In my first long feature I used them and a Canon 30-300 zoom so I noticed a big difference. Do you think is it possible to match those primes and that zoom in color correction? Or we’ll always see the difference?
Thank you a lot.
Not a fan of the RED Pro Primes. Too sharp and they’re not very cinematic for my taste. I think it can be done to match them, but the optical quality of the Canon zoom is much greater from how it creates a 3 dimensional quality to a human face, that’s where you will see the biggest difference. If you have a good colorist, they can all be matched.

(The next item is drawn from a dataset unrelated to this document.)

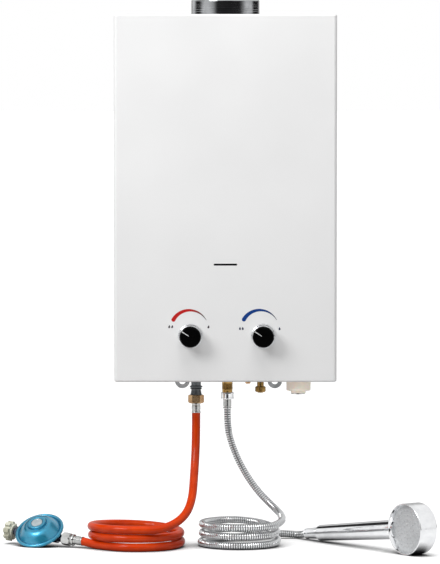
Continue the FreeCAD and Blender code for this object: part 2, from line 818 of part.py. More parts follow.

Thank you very much for the answer, Shane. Are you saying that the excessive sharpness is less cinematic? I shot on Red Epic and softened the Red Primes with a tobacco filter cause I love warmness and softness, but maybe a better choice should have been the Canon CN-E primes. Do you think the RPPs are similar to the Zeiss Compact Primes for sharpness and coldness?
Shane, thank you for your great test. I recently bought Zeiss ZE lens after seeing your test and then comparing side by side Zeiss ZF vs CP.2. Neither in my ZE set nor in the set of the ZF from rental house the lens had such a glare when pointed against the lamps as it shows on your test.
I had two definite conlusions – they seem actually THE SAME: ZE/ZF/CP2. If I wouldn’t record my voice what was put on the camera – I wouldn’t discern one from another in the frame on locked-off camrea in close nor far focus nor while changing the focus during the take. Only when closing down the apperture I could see the difference in the iris shape in bokeh (the number of blades difference). ZE/ZF seemed even a bit sharper than two sets of CP2 lens I used alongside in two different occasions. I’m curious why the ZE set in your test was having all the mist.
I am not sure. I am not a big fan of this glass. I feel it is too soft and contrasty and it lacks detail. The Leica rule for me.